Guggenheim downgraded Dynatrace to Neutral from Buy and removed its $60 price target after a lackluster fiscal year finish, citing 4Q constant-currency net new ARR growth of 9% versus the high end of guidance. While fiscal 2026 net new ARR grew 12% and the company beat Q4 EPS and revenue expectations at $0.41 and $532M, the firm sees limited near-term catalysts and questions whether growth can meaningfully accelerate. Dynatrace still screens as high-quality with 82% gross margin and ~high-20% free cash flow margin, but valuation and execution concerns are weighing on sentiment.

Analysis

The market is telling us that “good quarter, weak stock” is no longer a contradiction for premium software names; it is a signal that the bar has shifted from execution to evidence of durable re-acceleration. DT’s issue is not profitability quality but conversion quality: if new-logo wins and pipeline strength are real, the burden is on the company to show they translate into billings inflection within 1-2 quarters, not just deferred ARR optimism. That makes this a multiple-risk story first and a growth story second. The second-order implication is broader than DT. Observability is a crowded budget line, so any supplier that is not visibly taking share is likely losing relevance to platform consolidation, not just suffering macro caution.
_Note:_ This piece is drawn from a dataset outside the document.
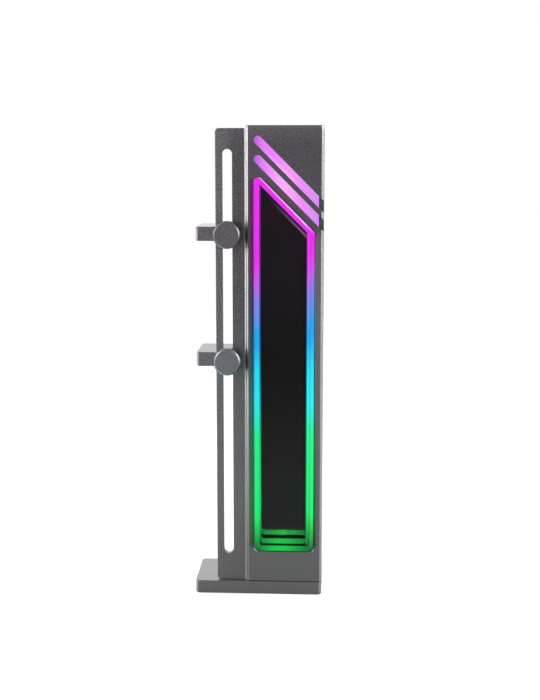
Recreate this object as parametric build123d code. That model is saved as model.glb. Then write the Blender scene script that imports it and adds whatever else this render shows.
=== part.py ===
from build123d import *
import os
from math import sqrt

os.makedirs("parts", exist_ok=True)

# Graphics card support bracket in millimetres.
# X runs to the right, Y to the back and Z up. The origin is the middle of the foot's underside.

# Base plate and what it holds
base_width = 76.0
base_depth = 42.0
base_top = 8.2
base_corner = 1.5
edge_break = 0.3
pad_inset = 1.6
pad_thickness = 1.2
pad_proud = 0.3
pad_radius = 2.5
magnet_diameter = 12.0
magnet_thickness = 3.0
magnet_inset_x = 13.0
magnet_inset_y = 9.5
base_screw_head = 6.4
base_screw_length = 16.0

# Column: an extruded box with a slotted flange on its left
column_width = 45.0
column_depth = 33.0
total_height = 280.0
wall = 2.6
column_corner = 1.25
column_foot_chamfer = 0.6
cap_thickness = 1.6
cap_plug = 2.0
cap_screw_length = 10.0

flange_width = 18.0
flange_thickness = 3.5
flange_setback = 2.2
flange_radius = 2.2
flange_lift = 0.5
flange_root = 0.95

rail_slot_width = 5.75
rail_slot_offset = 10.95
rail_slot_above_base = 16.8
rail_slot_below_top = 13.5

# Screw ports inside the column, and the grooves that hold the rear cover
port_outer = 6.4
port_core = 3.9
port_merge = 0.6
port_opening = 1.4
groove_depth = 1.2
lip_thickness = 0.8
lip_overhang = 1.4
cover_thickness = 1.8

# Window in the front wall, with its top edge falling to the right at 45 degrees
window_margin = 4.5
window_above_base = 18.4
window_apex_below_top = 25.9
window_corner = 3.5
window_apex_radius = 2.6
window_shoulder_radius = 2.0
window_rim = 0.2

# Two light slots above the window, parallel to its top edge
light_slot_width = 4.9
light_slot_web = 3.9
light_slot_pitch = 7.7
light_slot_depth = 4.0
slot_bar_recess = 1.0
slot_bar_end = 0.8
diffuser_thickness = 1.5
diffuser_post = 3.0
slot_board_gap = 4.9
slot_board_inset = 0.5
slot_led_count = 5

# Light module behind the window, from the glass to its back plate
glass_thickness = 2.0
gasket_thickness = 2.0
gasket_reveal = 0.15
gasket_cover = 0.65
module_corner = 0.8
light_frame_depth = 10.1
light_frame_lip = 1.5
light_frame_wall = 1.9
glow_left = 2.3
glow_right = 3.05
glow_diagonal = 3.5
glow_floor_drop = 1.2
glow_corner = 2.0
glow_apex_radius = 0.6
step_width = 2.6
step_depth = 2.0
bezel_thickness = 2.2
mirror_thickness = 2.0
back_plate_thickness = 1.6
strip_board = 0.6
strip_width = 8.0
led_size = 3.5
led_height = 1.4
led_pitch = 16.6

# Controller board behind the back plate
board_width = 21.0
board_height = 50.0
board_above_window = 9.4
board_thickness = 1.6
board_standoff = 2.2
board_screw = 2.0
board_screw_head = 3.6
board_screw_head_height = 1.3
board_screw_bite = 0.6
board_screw_inset = 2.5
chip_size = 7.0
chip_height = 1.0
driver_low = 14.0
driver_size = 4.0
driver_height = 1.2
plug_low = 6.0
plug_width = 6.0
plug_size = 5.0
plug_height = 2.4

# Cable grommet low in the rear cover
grommet_height = 18.0
grommet_hole = 9.0
grommet_flange = 11.5
grommet_bore = 3.6
grommet_lip = 1.0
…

That favors the category leaders with tighter cloud/platform adjacency and creates a gap for competitive encroachment into low-momentum vendors; if buyers are rationalizing tool sprawl, weak conversion at DT can be a canary for peers whose product is “good enough” but not mission-critical. Near term, the downside is likely to be gradual rather than catastrophic: expect drift lower over the next 1-3 months as estimate revisions and sentiment reset, unless management can produce hard proof of acceleration in the next two prints. The upside reversal requires a very specific catalyst set — sustained net-new ARR inflection, re-acceleration in subscription revenue, and a visible improvement in sales productivity — otherwise the stock stays trapped in the “cheap but not compelling” bucket. That makes this a classic situation where valuation alone is insufficient to attract incremental buyers. Contrarianly, the bear case may already be crowded because the stock is near multi-year lows and the company still compounds cash at a high rate. If the next quarter shows even modest sequential improvement, the response could be sharp because positioning is likely light and expectations are compressed. The risk to shorts is not fundamental collapse but a squeeze on any confirmation that the slowdown was transitory rather than structural.